- **Task requirements**: Give the data again exactly, from its opening line through the line in which "2, high, *ways)" appears.

- **Dataset excerpt**:
= = = = =

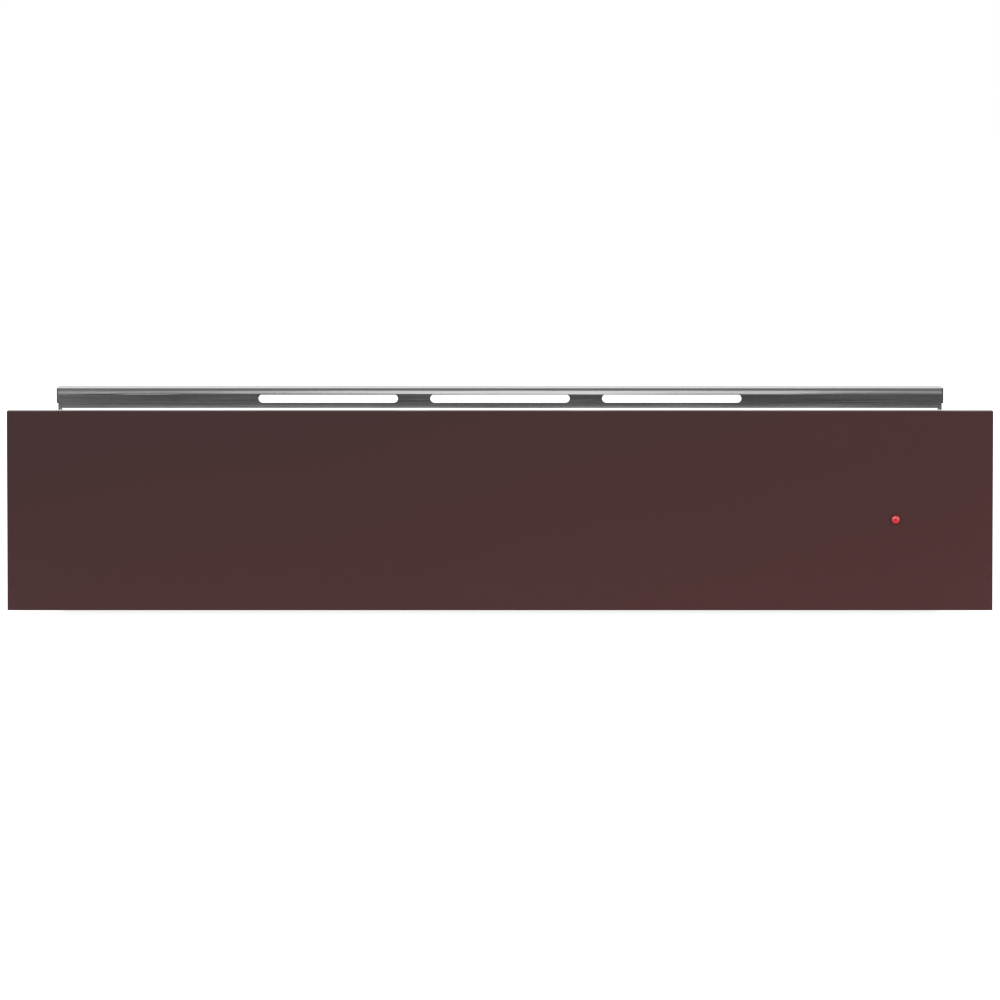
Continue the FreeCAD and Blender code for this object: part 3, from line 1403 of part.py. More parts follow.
# Wiring: terminal block behind the tray, cable gland in the tub's rear wall, loom along the left side
def make_terminal_block():
    body = new_body("terminal_block")
    x = -s.heater_pitch * 1.9
    half = s.switch_length / 2
    low_y = fan_y - half / 2
    high_y = fan_y + half / 2
    high = tub_floor + s.switch_depth
    pad(body, "XY", tub_floor, high, Rectangle(x - half, x + half, low_y, high_y))
    way = half * 2 / 3
    ways = [
        Rectangle(
            x + way * k - way * 0.38, x + way * k + way * 0.38, low_y + s.bezel_edge, high_y - s.bezel_edge
        )
        for k in (-1, 0, 1)
    ]
    pocket(body, "XY", high - s.switch_depth / 2, high, *ways)


def make_cable_gland():
    body = new_body("cable_gland")
    x, z = -s.gland_from_middle, s.gland_height
    wall = s.tub_sheet
    neck = s.gland_bore + wall * 4
    inside = tub_back - wall
    nut = s.gland_diameter / 2
    pad(body, "XZ", inside - wall * 4, inside, Polygon(x, z, nut, 6))
    pad(body, "XZ", inside, tub_back + wall * 9, Polygon(x, z, neck / 2, 12))
    pad(body, "XZ", tub_back, tub_back + wall * 4, Polygon(x, z, nut, 6))
    pocket(body, "XZ", inside - wall * 4, tub_back + wall * 9, Circle(x, z, s.gland_bore))


def make_wiring_loom():
    radius = float(s.loom_diameter) * 3
    z = float(tub_floor + s.loom_diameter / 2 + s.small_play)
    edge_x = -float(tub_inside - s.loom_diameter / 2 - s.latch_play)
    front_y = float(panel_back + s.tub_lip * 2)
    back_y = float(fan_y)
    block_x = float(-s.heater_pitch * 1.9 - s.switch_length / 2 - s.latch_play)
    switch_x = float(s.switch_from_middle - s.switch_length)
    slant = radius * (1 - math.sqrt(0.5))
    edges = [
        Part.makeLine(vector(block_x, back_y, z), vector(edge_x + radius, back_y, z)),
        arc_through(
            vector(edge_x + radius, back_y, z), vector(edge_x + slant, back_y - slant, z),
            vector(edge_x, back_y - radius, z),
        ),
        Part.makeLine(vector(edge_x, back_y - radius, z), vector(edge_x, front_y + radius, z)),
        arc_through(
            vector(edge_x, front_y + radius, z), vector(edge_x + slant, front_y + slant, z),
            vector(edge_x + radius, front_y, z),
        ),
        Part.makeLine(vector(edge_x + radius, front_y, z), vector(switch_x, front_y, z)),
    ]
    shaped("wiring_loom", pipe(Part.Wire(edges), s.loom_diameter))


# Latch: striker pin on the drawer, hook with its pivot in a case on the rear wall, leaf spring below
pin_y = tub_back + s.striker_reach
pivot_y = pin_y + s.pivot_reach
pivot_z = s.latch_height - s.pivot_drop


def make_striker_bracket():
    body = new_body("striker_bracket")
    half = s.striker_width / 2
    wall = s.bracket_wall
    low = s.latch_height - s.striker_diameter
    high = s.latch_height + s.striker_diameter * 3
    plate_low = s.latch_height + wall
    pad(body, "XZ", tub_back, tub_back + wall, Rectangle(-half, half, plate_low, high))
    reach = pin_y + s.striker_diameter * 0.8
    cheek = Outline(
        (tub_back, low), (reach, low), (reach, plate_low), (tub_back + wall, high), (tub_back, high)
    )
    for side in (-1, 1):
        inner, outer = sided(side, half - wall, half)
        pad(body, "YZ", inner, outer, cheek)


def make_striker_pin():
    length = s.striker_width - s.bracket_wall * 2
    pin = cylinder(s.striker_diameter, length, -length / 2, pin_y, s.latch_height, *LIES_RIGHT)
    keep("striker_pin", pin)


def make_latch_case():
    body = new_body("latch_case")
    half = s.latch_width / 2
    wall = s.latch_sheet
    low, high = pivot_z - s.pivot_drop * 1.2, s.latch_height + s.pivot_drop
    pad(body, "XZ", back_inside - wall, back_inside, Rectangle(-half, half, low, high))
    open_y = pin_y - s.striker_diameter
    cheek = Outline(
        (pivot_y - s.pivot_drop, low), (back_inside, low), (back_inside, high), (pivot_y, high),
        (open_y, pivot_z + s.pivot_drop), (open_y, pivot_z),
    )
    for side in (-1, 1):
        inner, outer = sided(side, half - wall, half)
        pad(body, "YZ", inner, outer, cheek)


def make_latch_pin():
    length = s.latch_width - s.latch_sheet * 2
    pin = cylinder(s.pivot_diameter, length, -length / 2, pivot_y, pivot_z, *LIES_RIGHT)
    keep("latch_pin", pin)


def make_latch_hook():
    body = new_body("latch_hook")
    half = s.hook_thickness / 2
    catch = pin_y - s.striker_diameter / 2 - s.latch_play
    nose = catch - s.hook_wall
    arm_top = s.latch_height - s.striker_diameter / 2 - s.latch_play
    arm_low = arm_top - s.hook_thickness * 0.95
    tip = s.latch_height + s.hook_wall * 0.9
    boss = s.pivot_diameter * 1.8
    section = Outline(
        (nose, arm_low), (pivot_y, arm_low), (pivot_y, pivot_z + boss / 2), (pin_y, arm_top),
        (catch, arm_top), (catch, tip), (catch - s.hook_wall / 2, tip), (nose, tip - s.hook_wall),
    )
    pad(body, "YZ", -half, half, section)
    pad(body, "YZ", -half, half, Circle(pivot_y, pivot_z, boss))
    pocket(body, "YZ", -half, half, Circle(pivot_y, pivot_z, s.pivot_diameter + s.small_play * 2))


# Latch spring: a leaf riveted to the case that presses the hook's arm upwards
def make_latch_spring():
    body = new_body("latch_spring")
    half = s.hook_thickness / 2
    thick = s.latch_sheet / 3
    arm_low = s.latch_height - s.striker_diameter / 2 - s.latch_play - s.hook_thickness * 0.95
    tip_y = pin_y
    tip_z = arm_low - s.latch_play
    root_y = back_inside - s.latch_sheet
    root_z = pivot_z - s.pivot_drop
    knee_y = pivot_y - s.latch_play
    leaf = Outline(
        (tip_y, tip_z), (knee_y, root_z), (root_y, root_z), (root_y, root_z - thick),
        (knee_y - thick / 2, root_z - thick), (tip_y - thick, tip_z - thick),
    )
    pad(body, "YZ", -half, half, leaf)


# Eject spring: an unbroken coil between the rear wall and the tub, round a rod with a foot
def make_spring_guide():
    body = new_body("spring_guide")
    rod_end = tub_back + s.push + s.spring_seat_gap
    foot = s.spring_radius * 3.4
    x, z = s.spring_from_middle, s.latch_height
    foot_plate = Rectangle(x - foot / 2, x + foot / 2, z - foot / 2, z + foot / 2)
    pad(body, "XZ", back_inside - s.guide_flange, back_inside, foot_plate)
    pad(body, "XZ", rod_end, back_inside - s.guide_flange, Circle(x, z, s.guide_diameter))


def biarc(p0, t0, p1, t1):
    """Two arcs that join two points with the given directions, smooth at both ends and between."""
    across = p1 - p0
    both = t0 + t1
    turn = t0.dot(t1)
    b = across.dot(both)
    a = across.dot(across)
    reach = (math.sqrt(b * b + 2 * (1 - turn) * a) - b) / (2 * (1 - turn))
    joint = (p0 + t0 * reach + p1 - t1 * reach) * 0.5
    return [half_biarc(p0, t0, joint, 1), half_biarc(p1, t1, joint, -1)]


def half_biarc(end, direction, joint, sense):
    """The arc from an end with its direction to the joint, or back from the joint for sense -1."""
    heading = direction * sense
    chord = joint - end
    length = chord.Length
    unit = chord * (1 / length)
    bulge = heading - unit * heading.dot(unit)
    half_turn = math.acos(max(-1, min(1, heading.dot(unit))))
    bulge.normalize()
    middle = (end + joint) * 0.5 + bulge * (length / 2 * math.tan(half_turn / 2))
    if sense > 0:
        return arc_through(end, middle, joint)
    return arc_through(joint, middle, end)


def make_eject_spring():
    start = float(tub_back + s.spring_seat_gap + s.spring_wire / 2)
    finish = float(back_inside - s.guide_flange - s.spring_seat_gap - s.spring_wire / 2)
    turns = int(s.spring_turns.number)
    radius = float(s.spring_radius)
    pitch = (finish - start) / turns
    x, z = float(s.spring_from_middle), float(s.latch_height)
    steps = turns * 2
    edges = []
    spots, directions = [], []
    for k in range(steps + 1):
        angle = math.pi * k
        rise = start + pitch * k / 2
        spots.append(vector(x + radius * math.cos(angle), rise, z + radius * math.sin(angle)))
        heading = vector(-radius * math.sin(angle), pitch / (2 * math.pi), radius * math.cos(angle))
        heading.normalize()
        directions.append(heading)
    for k in range(steps):
        edges += biarc(spots[k], directions[k], spots[k + 1], directions[k + 1])
    solid = spring_tube(Part.Wire(edges), spots[0], directions[0])
    print("eject spring: least gap to itself", round(gap_to_itself(edges, turns), 3), "mm")
    shaped("eject_spring", solid)


def gap_to_itself(edges, turns):
    """Least distance between points of the wire's line at least half a turn apart, less the wire."""
    points = []
    for edge in edges:
        points += edge.discretize(12)[:-1]
    per_turn = len(points) // turns
    least = min(
        (points[i] - points[j]).Length
        for i in range(len(points)) for j in range(i + per_turn // 2, len(points))
    )
    return least - float(s.spring_wire)


def spring_tube(path, spot, along):
    radius = float(s.spring_wire) / 2
    up = FreeCAD.Vector(0, 1, 0)
    across = along.cross(up)
    across.normalize()
    up = across.cross(along)
    ring = []
    for k in [*range(6), 0]:
        turn = math.pi / 3 * k
        ring.append(spot + across * (radius * math.cos(turn)) + up * (radius * math.sin(turn)))
    return path.makePipeShell([Part.makePolygon(ring)], True, False)


# Rubber buffers: end stops on the rear wall that the tub meets when the drawer is pushed in
def make_rubber_buffers():
    start = tub_back + s.push + s.buffer_gap
    length = back_inside - start
    pads = [
        cylinder(
            s.buffer_diameter, length, side * s.buffer_from_middle, back_inside - length,
            s.runner_centre, *LIES_BACK
        )
        for side in (-1, 1)
    ]
    group("rubber_buffers", pads)


make_front_panel()
make_front_frame()
make_panel_filler()
make_pilot_lamp()
make_front_rail()
make_base_sheet()
make_feet()
make_rear_wall()
make_mains_grommet()
for word, side in SIDES:
    make_side_wall(f"side_wall_{word}", side)
    make_runner_outer(f"runner_outer_{word}", side)
    make_runner_middle(f"runner_middle_{word}", side)
    make_runner_inner(f"runner_inner_{word}", side)
    make_ball_cage(f"ball_cage_outer_{word}", side, outer_cage_web, s.outer_ball_line, outer_ball)
    make_ball_cage(f"ball_cage_inner_{word}", side, inner_cage_web, s.inner_ball_line, inner_ball)
    make_balls(f"balls_outer_{word}", side, s.outer_ball_line, outer_ball)
    make_balls(f"balls_inner_{word}", side, s.inner_ball_line, inner_ball)
make_drawer_tub()
make_control_fascia()
make_thermostat()
make_spindle()
make_temperature_knob()
make_power_switch()
make_power_rocker()
make_warming_tray()
make_non_slip_mat()
make_insulation_mat()
make_reflector_plate()
make_heater_element()
make_heater_clips()
make_thermal_cutout()
make_rear_cover()
make_fan_impeller()
make_fan_housing()
make_fan_bearing()
make_fan_motor()
make_motor_rotor()
make_terminal_block()
make_cable_gland()
make_wiring_loom()
make_striker_bracket()
make_striker_pin()
make_latch_case()
make_latch_pin()
make_latch_hook()
make_latch_spring()
make_spring_guide()
make_eject_spring()
make_rubber_buffers()
doc.recompute()

for thing in doc.Objects:
    if "Invalid" in thing.State or "Error" in thing.State:
        raise ValueError(f"{thing.Label} did not compute: {thing.State}")
    if thing.TypeId == "PartDesign::Pocket":
        if thing.BaseFeature.Shape.Volume - thing.Shape.Volume < 1e-6:
            raise ValueError(f"{thing.Label} takes nothing away")
for name, thing in nodes.items():
    if thing.Shape.isNull() or not thing.Shape.isValid():
        raise ValueError(f"{name} has no valid shape")
    if not thing.Shape.Solids:
        raise ValueError(f"{name} holds no solid")

os.makedirs("parts", exist_ok=True)
for name, thing in nodes.items():
    thing.Shape.exportStep(f"parts/{name}.step")
print(len(nodes), "sub-parts")
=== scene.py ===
# %% [markdown]
# # A warming drawer, dressed from its frame
# The drawer sits under an oven: a painted front with a small red lamp, a slotted steel rail above it, and
# behind them a tray, a heater and a fan in a tub that rolls on ball runners. The CAD model gives every
# piece its shape and place. Here each piece gets the surface that it has in a kitchen, and the small
# parts that CAD leaves out, such as rivets, screws and the marks on a dial.

# %% Load the frame
import json
import math

import bmesh
import bpy
from mathutils import Matrix, Vector

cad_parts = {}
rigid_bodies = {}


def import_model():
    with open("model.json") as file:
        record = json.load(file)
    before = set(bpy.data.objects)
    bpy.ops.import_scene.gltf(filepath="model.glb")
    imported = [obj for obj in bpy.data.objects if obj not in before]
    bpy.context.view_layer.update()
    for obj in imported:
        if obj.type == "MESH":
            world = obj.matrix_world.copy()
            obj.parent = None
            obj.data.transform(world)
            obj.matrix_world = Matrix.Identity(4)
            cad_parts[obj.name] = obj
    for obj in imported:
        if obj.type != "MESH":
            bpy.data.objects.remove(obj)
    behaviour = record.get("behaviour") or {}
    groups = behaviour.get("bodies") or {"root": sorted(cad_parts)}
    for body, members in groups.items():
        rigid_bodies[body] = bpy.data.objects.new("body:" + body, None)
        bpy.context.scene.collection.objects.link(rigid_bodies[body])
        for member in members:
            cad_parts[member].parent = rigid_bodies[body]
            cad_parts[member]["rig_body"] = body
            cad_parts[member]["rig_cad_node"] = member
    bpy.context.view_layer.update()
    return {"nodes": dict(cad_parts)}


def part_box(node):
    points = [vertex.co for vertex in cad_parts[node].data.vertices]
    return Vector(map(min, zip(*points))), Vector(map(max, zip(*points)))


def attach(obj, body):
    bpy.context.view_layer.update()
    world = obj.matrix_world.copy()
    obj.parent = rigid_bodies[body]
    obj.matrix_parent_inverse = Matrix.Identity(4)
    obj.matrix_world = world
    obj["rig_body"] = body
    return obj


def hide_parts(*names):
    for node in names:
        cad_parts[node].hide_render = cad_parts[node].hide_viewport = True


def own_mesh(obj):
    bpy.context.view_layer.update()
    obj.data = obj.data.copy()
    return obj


for thing in list(bpy.data.objects):
    bpy.data.objects.remove(thing)
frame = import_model()
nodes = frame["nodes"]
bpy.context.scene.view_settings.view_transform = "Standard"

# %% [markdown]
# ## Camera
# The photograph looks straight at the front from far away and a little above: the top of the rail is a
# thin strip, and the sides of the panel stay parallel. A long lens 4.5 m away does the same. The panel's
# width in the picture gives the focal length, and the row of its upper edge gives the aim.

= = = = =

- **Result for this task**:
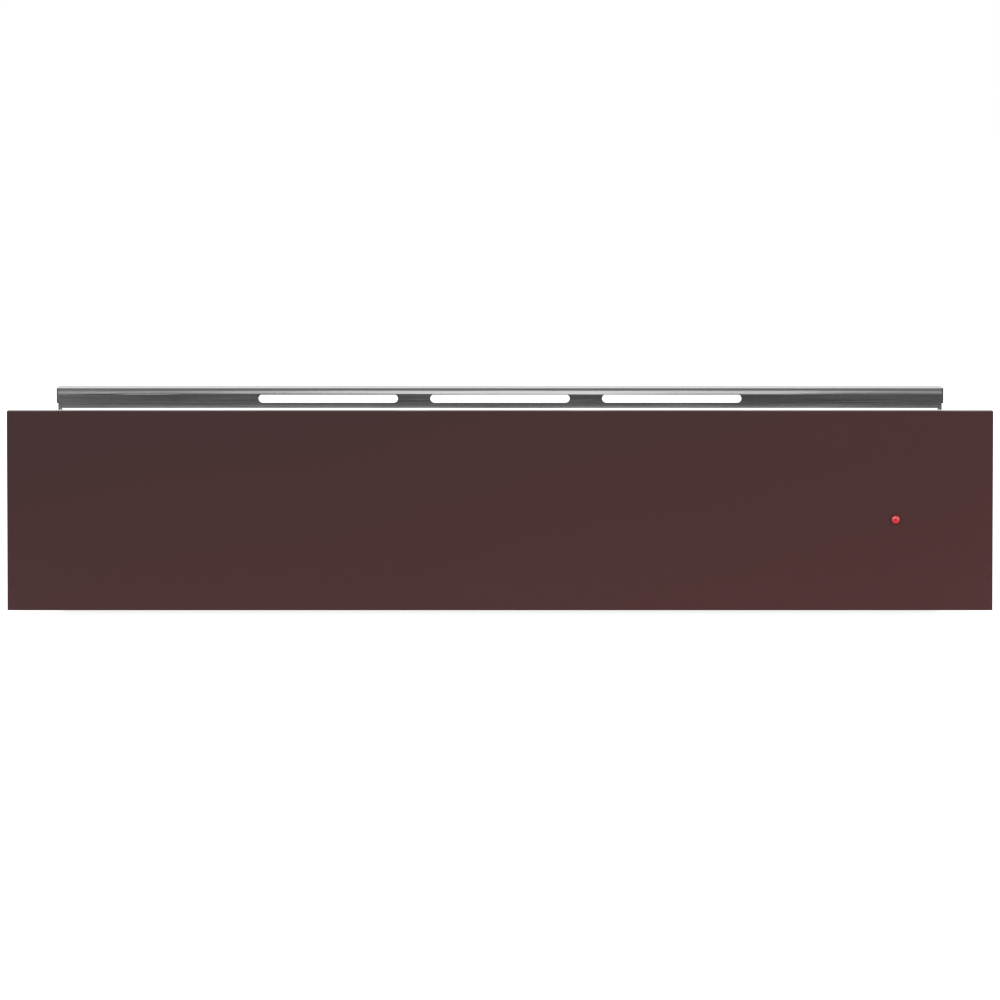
Continue the FreeCAD and Blender code for this object: part 3, from line 1403 of part.py. More parts follow.
# Wiring: terminal block behind the tray, cable gland in the tub's rear wall, loom along the left side
def make_terminal_block():
    body = new_body("terminal_block")
    x = -s.heater_pitch * 1.9
    half = s.switch_length / 2
    low_y = fan_y - half / 2
    high_y = fan_y + half / 2
    high = tub_floor + s.switch_depth
    pad(body, "XY", tub_floor, high, Rectangle(x - half, x + half, low_y, high_y))
    way = half * 2 / 3
    ways = [
        Rectangle(
            x + way * k - way * 0.38, x + way * k + way * 0.38, low_y + s.bezel_edge, high_y - s.bezel_edge
        )
        for k in (-1, 0, 1)
    ]
    pocket(body, "XY", high - s.switch_depth / 2, high, *ways)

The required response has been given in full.